读朱自清《背影》的那一年,还不懂得“蹒跚”二字的含义,只有那个肥胖而略显笨拙却又满怀爱意的背影烙印在心底;后来看龙应台的《目送》才顿悟,所谓父母与孩子,不过一场目送的轮回。
他用坚强的身躯为你挡风遮雨陪你长大,目送你朝着自己的生活前行,深深浅浅的脚印中,跌跌撞撞地与他的世界渐行渐远;而你,也不过是在他未来或许不太康健的岁月中,看他日渐佝偻而不利索的背影,一点一点地蹒跚着消失在生活的光影里。

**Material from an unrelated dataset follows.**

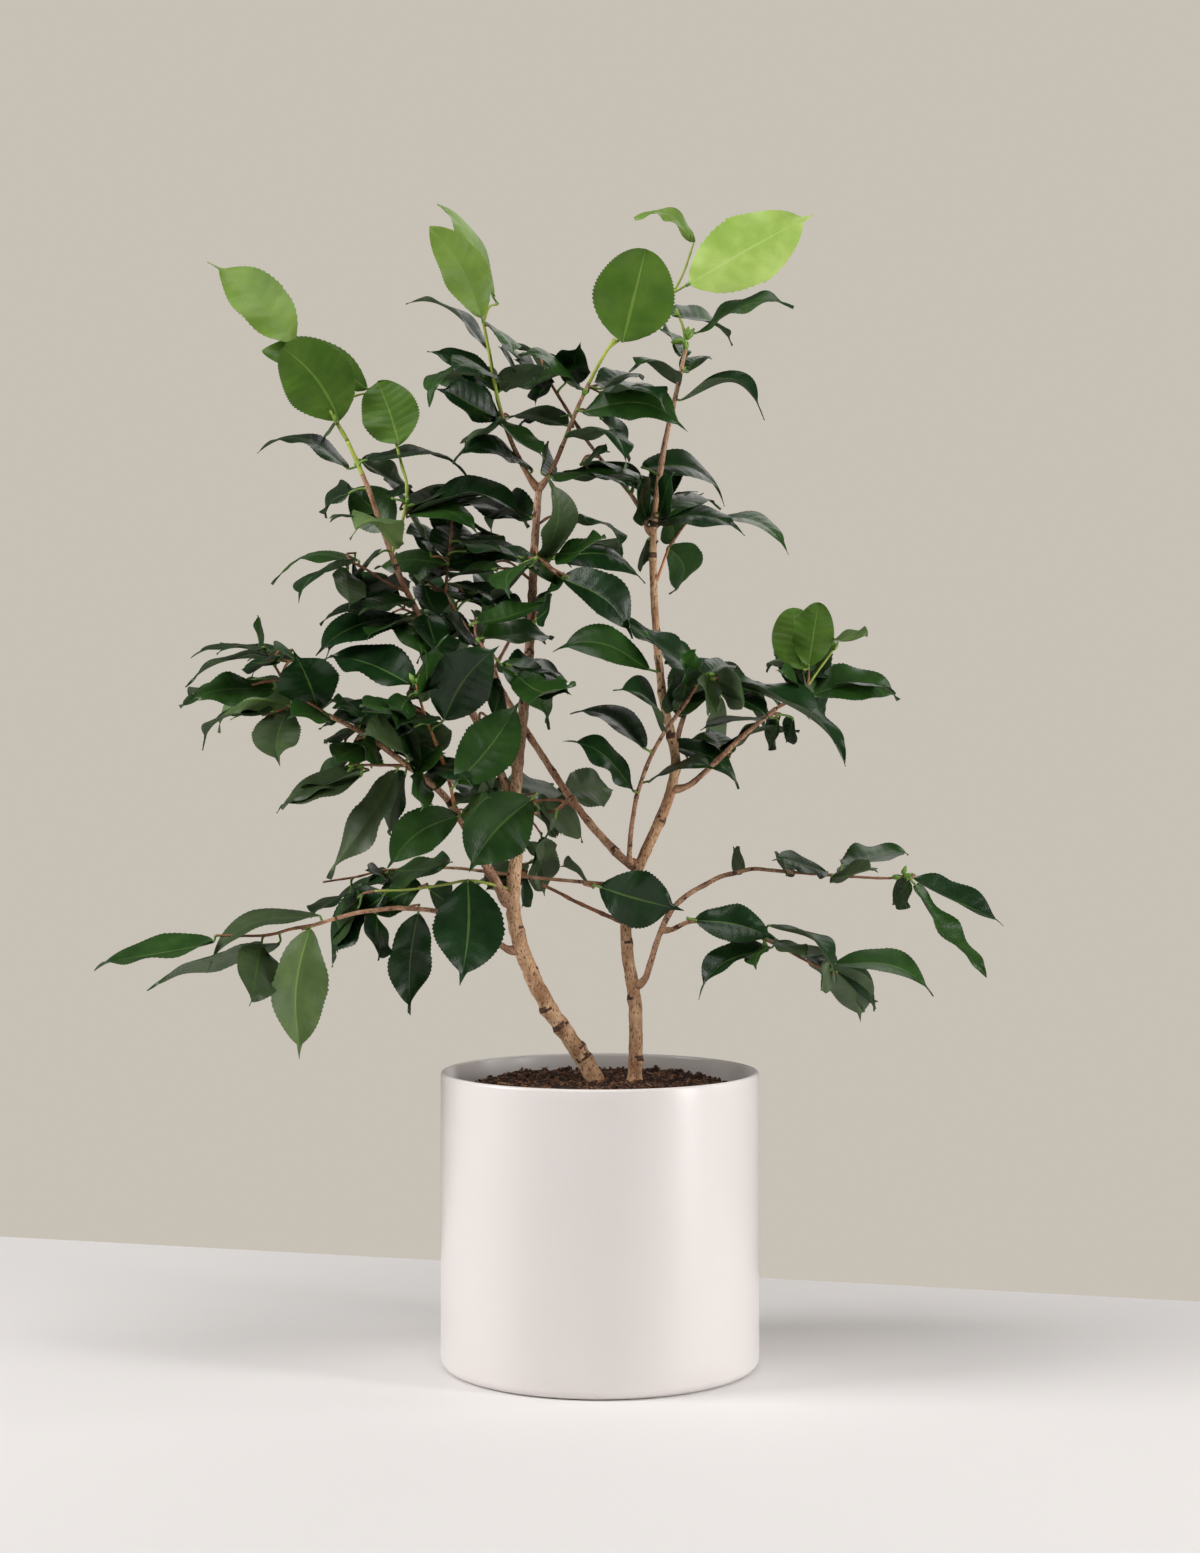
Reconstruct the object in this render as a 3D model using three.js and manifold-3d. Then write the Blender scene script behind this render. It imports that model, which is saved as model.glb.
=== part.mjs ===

年岁的增长,越发让我笃定每一个父亲都用自己的生命写下了一部史诗,不管是不是宏篇巨制。所以在李健翻唱《父亲写的散文诗》时,才会有那么多人对着屏幕落泪。
父亲其实陪伴我的时间并不长,从记事起的大多数时间里,甚至高中毕业前的十几年,我都是在教书的伯父家中度过。所以对我而言,伯父才是那个真真切切的父亲式存在:督促我读书,教育我为人,或者在每一个犯错的瞬间纠正我,或者在每一个收获的季节分享喜悦,甚至遇事的每一次,他才是我第一个想要打电话通知的人。
可是,父亲仍然是父亲,是那个为了我二十年都不肯再成婚的人,是那个数十年为了我一直在外打工的人,是为了争取多打几年工会把身份证改小好几岁的人,是那个存了一辈子愧疚却用行动不停弥补的人,是那个与我真真切切血脉相通的人。
很久以前就有用文字记录父亲的想法,事实上,一直以来,不善语言表达的他,也曾用文字向我传达了无数生活技能和为人处事的道理。
比如说小学时,因为上夜班而留在桌上的字条,那上面记录的是家常菜的简单做法以及深夜独处的注意事项。每一次出门前他都会和周边邻居再三沟通安排妥当,也会在字条上着重反复强调,并表达自己的歉意。父亲向来写得一手好字,不知道是否因为爷爷当年是教书先生的缘故。
后来再大一些,会偷偷翻看他藏在抽屉深处的日记,那行被反复书写的“一失足成千古恨”,是他用一生也再换不回的歉意,亦是我原谅他的开端。
而懒散成性的我,一直拖沓不曾下笔。如今这算起来扎扎实实的两百多个日夜,无数回忆涌在心头,每一个画面都想要铭记。
看着身边这个从昏迷到日趋健康的老小孩,我终于鼓起勇气提起了笔,只为在余生的记忆力消退前,留下些于他人微不足道,于自己刻骨铭心的回忆。